US President Donald Trump’s “tit-for-tat” battle against China still continues. The latest victim of this scuffle is the Chinese messaging and payment services app, WeChat. Last Thursday, the US President signed an executive order, effectively banning WeChat in 45 days. This was the second biggest move taken by Trump last week apart from the TikTok ban.
As opposed from TikTok, the WeChat ban is not as much about business as it is about fuelling an anti-CCP sentiment in the 3.8 million-odd Chinese nationals living in the United States. Chinese students, journalists, researchers, investors and professionals in the US stand largely cut off from their friends and families in mainland China after the WeChat ban. And now they are going to ask some tough questions of the CCP.
Millions of Chinese in the US who use WeChat have no other free option to instantly connect with their families back home. There is no use switching to other apps, as every single American social networking/ messaging app, including Facebook, Snapchat, Instagram, WhatsApp and Twitter, is banned in China. As such, Chinese expatriates are already mourning the loss of the only source of instant contact with their families.

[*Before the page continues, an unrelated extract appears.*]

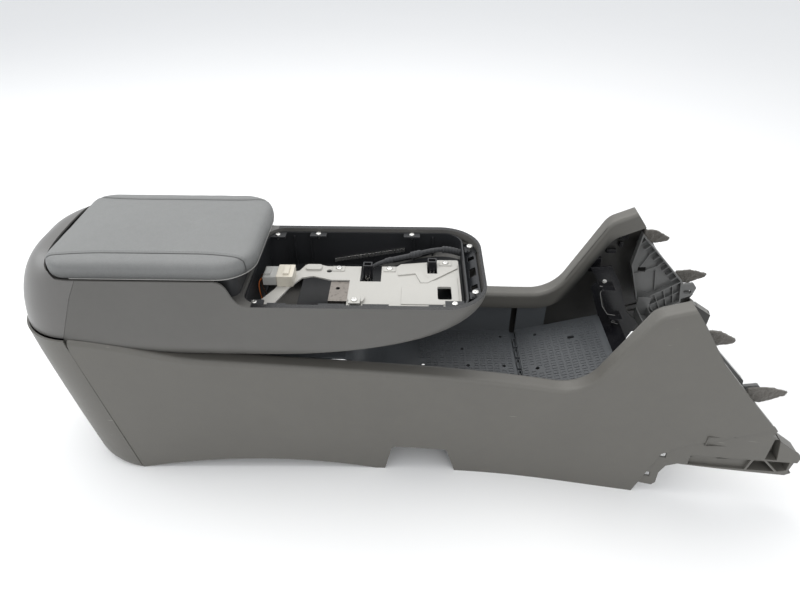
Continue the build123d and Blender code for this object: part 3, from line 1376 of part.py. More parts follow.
def front_cross_frame():
    """Ribbed black frame that closes the tray's front end and climbs to both ears."""
    line = list(FRAME_STEPS)
    back = [(x + FRAME_DEEP, z + 4.0) for x, z in reversed(line)]
    foot_x = line[-1][0]
    outline = [*line, (foot_x, FRAME_FOOT_Z), (foot_x + 16.0, FRAME_FOOT_Z), *back]
    beam_x = (TRAY_FRONT_X + TRIM_GAP, foot_x + 2.0)
    beam_z = (FRAME_FOOT_Z, TRAY_FRONT_Z - 16.0)
    beam = box(beam_x, (-FRAME_HALF, FRAME_HALF), beam_z)
    room_y = FRAME_HALF - 2.4
    beam -= box((beam_x[0] + 2.4, beam_x[1] + 5), (-room_y, room_y), (beam_z[0] - 5, beam_z[1] - 2.4))
    for step in range(-5, 6):
        y = step * 18.0
        beam += box((beam_x[0] + 1, beam_x[1]), (y - 1.0, y + 1.0), (beam_z[0], beam_z[1] - 1))
    plate = prism(outline, FRAME_HALF - FRAME_WALL, FRAME_HALF)
    plate -= bar_y(*FRAME_SCREW, 2.1, FRAME_HALF - 10, FRAME_HALF + 10)
    for side in both_sides(plate):
        beam += side
    for x, z in line[1:3]:
        shelf = box((x + 3, x + 26), (FRAME_HALF - 16, FRAME_HALF - 1), (z - 6.2, z - 4))
        for end in both_sides(shelf):
            beam += end
    return whole(beam)


def felt_tongue(x, z, long, tall, drop):
    """Felt-wrapped tongue on the left panel's front return: it tapers to a blunt point."""
    y = side_half(x, z) - FRONT_RETURN - SEAT_GAP
    outline = (
        (x, z - tall / 2),
        (x, z + tall / 2),
        (x + long * 0.45, z + tall / 2 + 1.0 - drop * 0.3),
        (x + long, z - drop + 3.0),
        (x + long - 2.0, z - drop - 3.0),
        (x + long * 0.5, z - tall / 2 - drop * 0.4),
    )
    tongue = prism(outline, y - FELT_THICK, y)
    return fillet(tongue.edges().filter_by(Axis.Y), 1.5)


def floor_bracket(x):
    """Steel cross strap between the panels with turned-up ends and two floor bolt holes."""
    span = (x - FOOT_WIDE / 2, x + FOOT_WIDE / 2)
    depth = WALL + SEAT_GAP
    half = STATIONS[-1][1] + 8.0
    strap = box(span, (-half, half), (FOOT_Z, FOOT_Z + FOOT_THICK))
    for outside in both_sides(side_sheet(-60.0, depth)):
        strap -= outside
    end = side_sheet(depth, depth + FOOT_THICK) & box(span, (0, half), (FOOT_Z, FOOT_Z + FOOT_RISE))
    for upright in both_sides(end):
        strap += upright
    for y in (-BOLT_Y, BOLT_Y):
        strap -= bar_z(x, y, BOLT_R, FOOT_Z - 5, FOOT_Z + FOOT_THICK + 5)
    return whole(strap)


def main():
    """Builds every piece and writes one file for each."""
    os.makedirs("parts", exist_ok=True)
    cover, bridge = upper_shells()
    room = upper_master(WALL + INNER_GAP)
    panel = side_panel(upper_master(-TRIM_GAP))
    pieces = {
        "rear_lower_cover": rear_lower_cover(),
        "rear_upper_cover": cover,
        "bridge_shell": bridge,
        "storage_bin": storage_bin(),
        "bin_mat": bin_mat(),
        "well_liner": well_liner(room),
        "nose_frame": nose_frame(room),
        "bracket_plate": bracket_plate(),
        "plate_screws": plate_screws(),
        "rim_screws": rim_screws(),
        "steel_guide": steel_guide(),
        "connector_socket": connector_socket(),
        "connector_plug": connector_plug(),
        "wiring_loom": round_wire(LOOM_ROUTE, LOOM_R),
        "rear_clip_holder": clip_holder(*CLIP_PLACES[0]),
        "front_clip_holder": clip_holder(*CLIP_PLACES[1]),
        "spring_clips": spring_clips(),
        "guide_strip": guide_strip(),
        "frame_screws": frame_screws(),
        "lid_cover": lid_cover(),
        "lid_inner_panel": lid_inner_panel(),
        "lid_screws": lid_screws(),
        "lid_bumpers": lid_bumpers(),
        "hinge_bracket": hinge_bracket(),
        "bracket_screws": bracket_screws(),
        "hinge_pin": hinge_pin(),
        "latch_lever": latch_lever(),
        "latch_pin": latch_pin(),
        "latch_spring": latch_spring(),
        "latch_striker": latch_striker(),
        "rear_tray": rear_tray(),
        "front_tray": front_tray(),
        "front_channel": front_channel(),
        "front_cross_frame": front_cross_frame(),
        "rear_floor_bracket": floor_bracket(FOOT_REAR_X),
        "front_floor_bracket": floor_bracket(FOOT_FRONT_X),
    }
    for name, route in LEAD_ROUTES.items():
        pieces[name] = round_wire(route, LEAD_R)
    paired = {
        "side_panel": panel,
        "front_brace": brace(),
        "upper_felt": felt_tongue(*UPPER_FELT),
        "lower_felt": felt_tongue(*LOWER_FELT),
    }
    for name, shape in paired.items():
        pieces[f"left_{name}"] = shape
        pieces[f"right_{name}"] = mirror(shape, Plane.XZ)
    for name, shape in pieces.items():
        export_step(shape, f"parts/{name}.step")


main()
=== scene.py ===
"""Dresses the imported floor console: padded lid, seams, treads, felts, leads, finishes and a pale studio."""

import json
import math

import bmesh
import bpy
from mathutils import Matrix, Vector, noise


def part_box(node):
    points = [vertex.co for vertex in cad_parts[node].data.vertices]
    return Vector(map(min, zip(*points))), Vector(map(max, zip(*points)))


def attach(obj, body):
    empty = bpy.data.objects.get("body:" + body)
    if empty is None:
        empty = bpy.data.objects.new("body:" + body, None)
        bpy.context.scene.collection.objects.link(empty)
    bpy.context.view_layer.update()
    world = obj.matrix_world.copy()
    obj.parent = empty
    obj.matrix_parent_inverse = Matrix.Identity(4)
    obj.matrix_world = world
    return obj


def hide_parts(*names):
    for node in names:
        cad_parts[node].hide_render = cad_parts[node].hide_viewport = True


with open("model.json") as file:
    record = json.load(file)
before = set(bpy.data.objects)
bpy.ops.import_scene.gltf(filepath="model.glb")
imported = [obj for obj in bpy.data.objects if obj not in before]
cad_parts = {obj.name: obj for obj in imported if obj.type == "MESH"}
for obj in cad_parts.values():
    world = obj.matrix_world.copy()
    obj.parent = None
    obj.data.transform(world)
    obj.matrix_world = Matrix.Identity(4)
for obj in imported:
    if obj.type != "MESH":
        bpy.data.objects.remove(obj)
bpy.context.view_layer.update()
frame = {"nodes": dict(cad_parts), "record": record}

bl_info = {
    "name": "Floor console dressing",
    "version": (1, 0, 0),
    "blender": (4, 5, 0),
    "location": "View3D > Sidebar > Console",
    "description": "Padded lid, seams, treads, felts, leads and finishes of a floor console",
    "category": "Object",
}

MM = 0.001

# Camera, in metres and degrees
CAMERA_PLACE = (0.0, -0.771, 0.803)
CAMERA_DOWN = 35.966
CAMERA_TURN = -1.2587
CAMERA_LENS = 27.9
CAMERA_SENSOR = 36.0

SIDES = {"left": 1, "right": -1}

# Lid, in millimetres
LID_REAR = -489.2
LID_FRONT = -209.0
LID_HALF = 104.5
LID_REAR_R = 34.0
LID_FRONT_R = 50.0
LID_FOOT = 346.0
LID_POCKET = 365.4
LID_WALL = 8.0
PIN_X = -480.0
PIN_Z = 361.5
ROLL = 9.2
EAR_Y = 44.5
EAR_WIDE = 4.0
EAR_GAP = 0.5
EAR_REAR = 16.0
EAR_LOW = 20.0
PIN_ROOM = 6.0
PIN_PAST = 4.0
PIN_LOW = 5.0
OUTLINE_STEP = 4.0
CORNER_STEP = 2.2

# Rings of the lid's skin: pulls to the spine and heights in its pocket, insets and heights up its side, turns of
# its rolled edge, and pulls of its top to the spine
POCKET_PULLS = (1.0, 0.66, 0.33, 0.0)
POCKET_RINGS = (LID_POCKET - 3.0, 356.0, 350.0, LID_FOOT)
FOOT_IN = 4.5
SIDE_RINGS = ((2.0, LID_FOOT), (0.9, 348.0), (0.0, 351.5), (0.0, 355.0), (0.2, 358.4), (0.6, 361.5))
SIDE_IN = 0.6
EDGE_TURNS = (16, 32, 48, 64, 78, 90)
TOP_PULLS = (
    *(0.025, 0.05, 0.075, 0.098, 0.118, 0.138, 0.162, 0.19, 0.225, 0.27),
    *(0.32, 0.38, 0.45, 0.53, 0.62, 0.71, 0.8, 0.9, 1.0),
)

# Rise and fall of the lid's top, in millimetres
CROWN_LONG = 133.0
CROWN_WIDE = 92.0
CROWN_ALONG = 3.0
CROWN_ACROSS = 2.4
EDGE_CROWN = 6
DROP_X = -330.0
DROP_LONG = 121.0
DROP_SHARE = 0.6

# Each seam bows outwards ahead of one place and behind another, in millimetres
SEAM_FRONT_X = -285.0
SEAM_FRONT_LONG = 72.0
SEAM_FRONT_OUT = 9.0
SEAM_REAR_X = -405.0
SEAM_REAR_LONG = 80.0
SEAM_REAR_OUT = 7.5
SEAM_HELD = 1.3
SEAM_WIDE = 1.2
PILLOW_PLACE = 4.5
PILLOW_WIDE = 2.6
PILLOW_TALL = 0.3

# Ripples of the leather, as noise scales and heights, and how far from a seam they are calm, in millimetres
RIPPLES = ((55.0, 0.25), (17.0, 0.35))
RIPPLE_CALM = 10.0

# Heights on the lid, in metres: its skin is held below the first and dressed above the second
HELD_BELOW = 0.3535
DRESSED_FROM = 0.3475
DRESSED_FADE = 0.006
POCKET_BELOW = 0.3656
POCKET_NEAR = 0.0004

# Distance in millimetres from the lid's outline that its pocket's walls lie past, and the frames of its puffing
POCKET_IN = 7.0
CLOTH_FRAMES = 20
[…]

Gwen Dekker, a 24-year-old software engineer based in Boston, and his wife, an immigrant from China rely on WeChat to communicate with their family. Digital Trends quoted Dekker as saying, “She’s very close to her parents, and video calls her mom almost every day. My wife is already doing her best in a foreign country; cutting off contact with her parents would just be too much for her.”
The people of China, including expatriates, are dependent on WeChat to the extent that they don’t bother to even feed contacts on their mobile phones. Therefore, the first thing that the Chinese expatriates did after the announcement of the ban was sharing their contacts and email addresses with their families and friends.
Xiaoran Sun, a Postdoctoral Researcher at the Stanford Data Science Institute said, “WeChat is non-comparable among Chinese. It is the most important social network or for some people, the most important app. I have many friends as contacts on WeChat and I didn’t even need to keep their phone numbers because we just use WeChat as the primary communication channel.”
WeChat has a total of 19 million users in the US, which is nothing as compared to say TikTok. But for the people of China, living in the US, WeChat is a super-app. It offers a multitude of services including instant messaging, payment services, social networking, media updates, e-commerce and email services.
Matt William Knowles, a 34-year-old actor based in Los Angles who frequently signs projects in China told Digital Trends, “My WeChat is my Rolodex and my keeper. It holds years and years of conversations, financial transactions, and job communication. It is my email, phone, text, bank, twitter, and much more, all rolled into one. There are no other alternatives that work as well.”
Shiqi Ling, a 24-year-old Chinese student staying in the US said, “WeChat is one of the apps I check first when I open my eyes every morning and it’s probably the last thing I use as well. It creates a community for us to stay connected.”
WeChat was used by Chinese expatriates for building online communities, and with its banning, every segment of Chinese Diaspora from journalists to investors and students/ researchers are going to suffer. The effect goes way beyond just cutting contact with families and friends. Within China, those who cannot contact their loved ones abroad will also be angry at the CCP itself.
Banning WeChat is, by far, the most incisive and sentimental move. It creates a major butterfly effect directly concerning the people of China. The US President is bringing to light how the Chinese government is so infamous and its misconduct so disillusioning that Chinese expatriates in the US cannot reach out to their families in mainland China.
Ultimately, Chinese people will also question the Great Chinese Firewall that bans all major American networking apps and cuts off China from the outer world. Beijing has no reasonable explanation for walling Chinese people from the exterior world and now it will have a lot to explain to its citizens.
As such, Trump’s decision is already showing effect. Tencent, the parent company of WeChat, registered a sharp decline of 5.04 per cent in its shares on Friday. Tencent is a tech giant and leader in gaming apps sector. The move to ban WeChat could, therefore, hurt the Chinese tech sector beyond the instant messaging app itself.
By kicking WeChat out of the US, Trump is causing more financial losses to China. But more importantly, he is laying the groundwork for a massive revolution against the CCP which can kickstart the process of its downfall.